I would either read, make flapjacks or check out the browser - I would flit between all three actually as that is how I operate and why my computer is always grubby.

I use Firefox and Safari on our Macs and Firefox on the other computers (one of which runs Windows - yuck so slow! and the other runs Ubuntu - fast). I prefer Firefox but there are some things, uploading where it is prone to crash occasionally and where Safari is more reliable). I did tinker with Chrome once but I didn't bond with it. But lots of people swear by it so I will probably give it a try again another day.

Rouchswalwe said...

I'm looking forward to seeing Mol's new raincoat!

christopher said...

I assume it is the same Jane Smiley. Oddly enough, I know the sister fairly well to the American writer Jane, a Gail Smiley, who practices as a psychologist here in the Portland Oregon area.

vicki johnson said...

i switched to Firefox simply because i was fed up with Explorer crashing all of the time...and i have not looked back nor have i been tempted by any others.

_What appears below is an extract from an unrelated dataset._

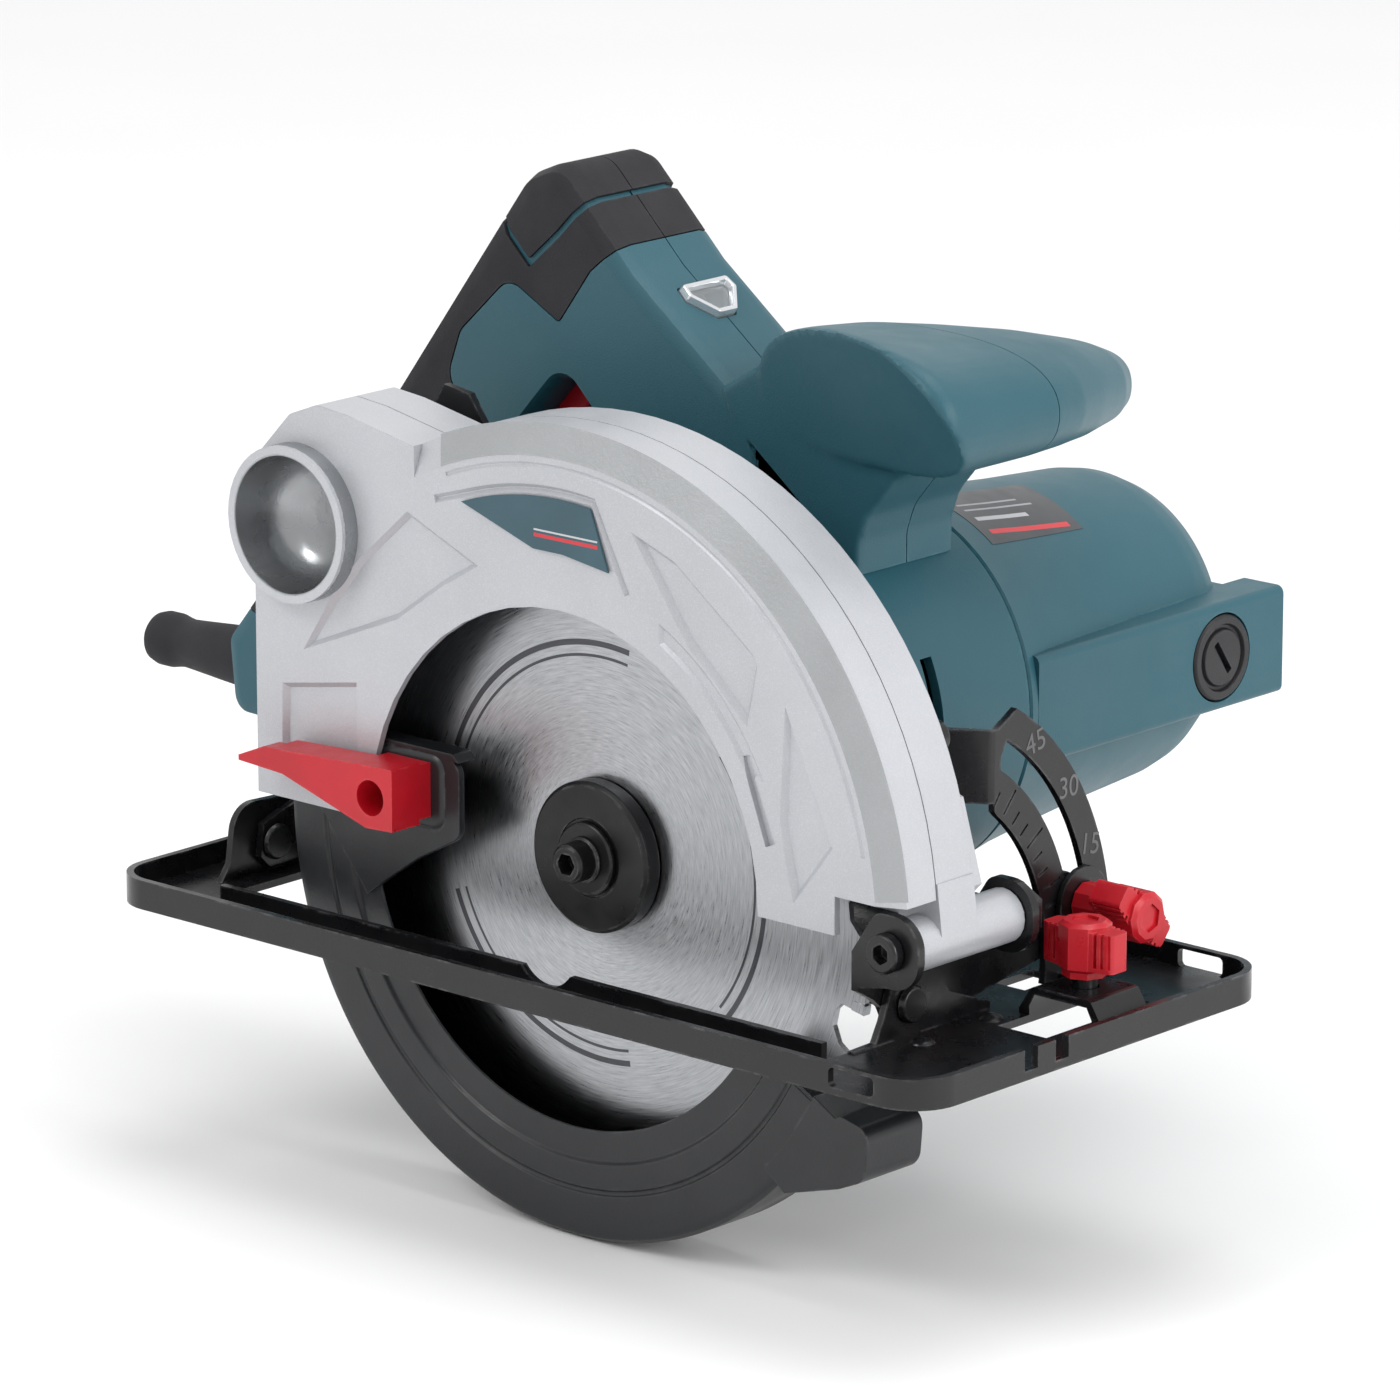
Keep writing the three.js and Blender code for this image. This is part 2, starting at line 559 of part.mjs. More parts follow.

By the way, i just read about the devastating storm that swept through France...and i am hoping you, your home, and neighbors are all safe and sound.

vicki johnson said...

P.S. on the browser question:
My experience with Safari, when i helped my friend set up her blog, was awful...found it to be just terrible...and so have some other blogger friends...just FYI/my 2cents

Dick said...

All pretty sound options, except the ironing. You didn't do the ironing, did you?